Reconciling FAA rules with local rules

Although the FAA has ultimate authority over all of national airspace, local governments have created their own drone restrictions because of concerns over security and privacy. However, since these local governments have no authority over national airspace, their restrictions mostly focus on where and when drones can take off. It’s all just semantics, though – you can still face jail time or get fined if you violate any of these local laws.

Given that most drone flight planning apps cannot capture local drone flight rules, is there a single foolproof way to make sure that you have all your bases covered? Unfortunately, there isn’t. While these drone flight planning apps are great for avoiding no-fly zones and requesting for airspace authorization, they offer no help in making sure that you follow local laws. Even FAA’s very own B4UFLY app offers no help in this department.
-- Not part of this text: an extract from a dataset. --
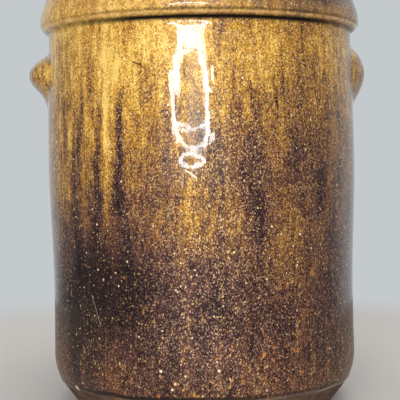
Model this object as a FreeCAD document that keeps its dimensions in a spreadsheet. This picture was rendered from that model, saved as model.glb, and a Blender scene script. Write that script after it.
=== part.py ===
import FreeCAD, Part
import Sketcher
import math
import os

# A stoneware pickling jar: a straight-sided pot, thrown or jiggered in one piece, with a heavy
# collar rim round its mouth and two small ears pressed on below the collar.
# Millimetres. +Z is up, the origin is the middle of the face that the jar stands on, and the ears
# are on the X axis, the more pinched one at -X (left) and the flatter one at +X (right).

NODE = "jar"

SIZES = {
    # foot: a flat base, then an unglazed bevel up to the heel
    "foot_radius": 70.4,
    "bevel_top_radius": 80.0,
    "bevel_top_height": 13.6,
    # wall: a round heel, a faint waist, a long shallow belly and a neck that draws in
    "hip_radius": 84.6,
    "hip_height": 29.5,
    "waist_radius": 84.1,
    "waist_height": 78.0,
    "belly_bend": 934.0,
    "shoulder_radius": 84.9,
    "shoulder_height": 160.0,
    "neck_radius": 83.4,
    # collar: a rolled lower edge, a face that bends over to its lean, and a round crest
    "collar_radius": 88.0,
    "collar_widest_height": 211.0,
    "collar_round": 5.5,
    "collar_face_bend": 17.0,
    "collar_lean": 18.5,
    "crest_round": 4.4,
    "jar_height": 231.0,
    # inside
    "floor_height": 10.0,
    "cove_round": 16.0,
    "inside_radius": 75.6,
    "mouth_start_height": 198.0,
    "mouth_end_height": 214.0,
    # ears: each a lens turned about an upright axis inside the wall
    "ear_axis_offset": 60.0,
    "ear_buried": 5.0,
    "left_ear_height": 182.5,
    "left_ear_reach": 12.4,
    "left_ear_round": 6.5,
    "left_ear_upright": 3.0,
    "left_ear_upper_slope": 50.0,
    "left_ear_lower_slope": 36.0,
    "left_ear_root_round": 5.0,
    "right_ear_height": 184.5,
    "right_ear_reach": 9.6,
    "right_ear_round": 12.8,
    "right_ear_upright": 4.2,
    "right_ear_upper_slope": 42.0,
    "right_ear_lower_slope": 28.0,
    "right_ear_root_round": 3.0,
}
COVE_STEPS = 3


class Length:
    """A number together with the sheet formula that gives it, so that sketches stay driven."""

    def __init__(self, value, formula):
        self.value = value
        self.formula = formula

    def _join(self, other, sign, result):
        if not isinstance(other, Length):
            other = Length(other, str(other))
        return Length(result(self.value, other.value), f"({self.formula} {sign} {other.formula})")

    def __add__(self, other):
        return self._join(other, "+", lambda a, b: a + b)

    def __sub__(self, other):
        return self._join(other, "-", lambda a, b: a - b)

    def __mul__(self, other):
        return self._join(other, "*", lambda a, b: a * b)

    def __truediv__(self, other):
        return self._join(other, "/", lambda a, b: a / b)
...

To make sure that you adhere to local laws, you’re simply going to have to do your own research. Look for bulletins in your city or state’s website or ask the local police department. If there’s a drone community operating in the area, you can also ask them for their advice based on their experience. Until standard drone regulations become a thing in the US, you’ll just have to settle for this quite tedious method.

Final thoughts

Along with the increase in the number of drones flying around in national airspace are the growing concerns over how drones can affect airspace safety, as well as the security and privacy of bystanders. This has prompted both the FAA and local governments to come up with their own versions of drone flight restrictions. Although the intentions are good, the lack of any centralization of these laws has made it very difficult for drone pilots to navigate through all the legalities.

Keep all these in mind whenever you pick a spot to fly your drone. It’s not enough to receive a “good to go” from a drone flight app. Ask around, do your research, and make sure that all your bases are covered.